A reviravolta com Daenerys? De novo, algo que mesmo na primeira temporada (com a reação de Cigano Ígor diante do assassinato do irmão), e várias e várias vezes depois com suas ameaças (como o cerco de Meereen - enquanto suas pretensões até o momento eram de partir para Westeros e não havia exatamente qualquer ganho estratégico no ataque à cidade, mesmo alegando a moralidade de libertar os escravos, a ação à força em tempos de guerra e estoques limitados, levando a enorme mortandade e destruição não parece exatamente salutar). E se levar em conta os desenvolvimentos da temporada (e da última), com a perda de aliados, as traições em seus homens de confiança, e, claro, contemplar que todo o trabalho das sete temporadas anteriores e que fizera em Meereen seria em vão ao se deparar com outra pessoa com maior direito ao trono...
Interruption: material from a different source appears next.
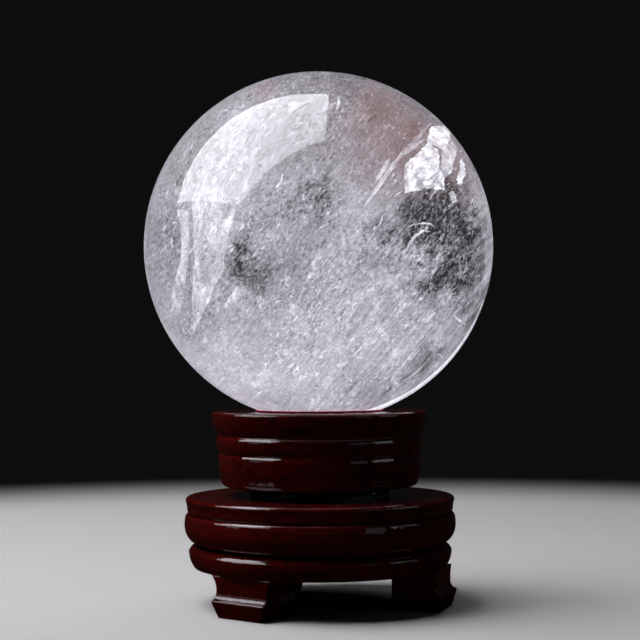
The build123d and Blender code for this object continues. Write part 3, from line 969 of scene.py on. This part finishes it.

Droga, perto de reviravoltas 'estúpidas' e 'vindas de lugar nenhum' não tá nem perto do Reino Quântico que permite viagens no tempo - ou telepatia (sério, eu assisti Homem Formiga e a Vespa, mas você pode se poupar e ver tudo de errado com o filme), ou, bem, o Homem de Ferro putinho por algo que estava resolvido num filme de 2016 (e que já era bem estúpido naquele filme)... Sinceramente, dava pra fazer uma lista bem longa de reviravoltas estúpidas (Come as you are me faz lembrar algumas imediatamente), e eu acho que isso leva a uma discussão que me parece mais pertinente.

Enquanto a percepção nos afeta e distorce a realidade (gosto de citar bastante os Simpsons nesse quesito que mesmo fãs de longa data insistem que pioraram ignorando os terríveis episódios das primeiras temporadas como se todo episódio recente fosse aquele com a participação da Lady Gaga), existe um viés, ou até mesmo o revés, de como nossa percepção muda o conteúdo e vice-versa.
É o debate do 'livro vs filme' que tão comum e frequentemente se diz que o livro é melhor, ainda que seja uma igual falácia. O livro é melhor quando a adaptação é pior, ponto.
É só ver O Iluminado de Kubrick (com atuações impecáveis e um universo brilhantemente construído) com o de Stephen King (com cercas vivas que caminham à noite).

Aqui talvez seja onde chegaremos mais perto do ponto, afinal, com relação à literatura existe um culto enorme de valorização da palavra escrita como algo superior e inegável enquanto o oposto ocorre com os quadrinhos (que são, ainda, considerados materiais para subletrados e analfabetos) e com isso o cinema ou televisão agem de maneiras opostas na adaptação destas mídias.

Adaptação a partir de livro é uma redução da fonte original enquanto uma adaptação de quadrinhos é um acréscimo, e com isso parece indiferente do teor e resultado na grande maioria.
Desde o primeiro filme dos X-men que tinham vergonha de suas origens nos quadrinhos (e desprezavam os uniformes coloridos e colantes) isso já ficava bastante evidente, mas com o passar dos anos e cada vez mais empenho em contratar grandes atores (mesmo que fosse desnecessário como a ganhadora do Oscar Marisa Tomei como Tia May para seus todos cinco minutos de tela combinados no MCU, e antes dela é ainda pior com a excelente Sally Field no papel!), enquanto isso mexer mesmo que em uma vírgula, e um fio de cabelo, tom ou sotaque de algo adaptado de um livro seria um ultraje.

Com o seriado da HBO a situação piora, inclusive, pelo fato de George R R Martin sequer terminar sua série de livros (e, bem provavelmente nunca o fará, ciente das críticas dos fãs), deixando aos produtores do seriado a missão de preencher as lacunas e tentar guiar o material da série para uma conclusão (lógica ou não).
Para os fãs descontentes, fica fácil descer a lenha e dizer que nos livros será (ou mesmo já é) bem diferente... Ainda mais com a aura de que está incompleto e que a visão completa de Martin possa (ou pudesse) redimir todas as falhas na percepção deles, fãs.
Algo que dificilmente aconteceria (ou acontecerá), é verdade, considerando o péssimo quarto livro (que a série fez o possível para alterar em algo bem mais agradável).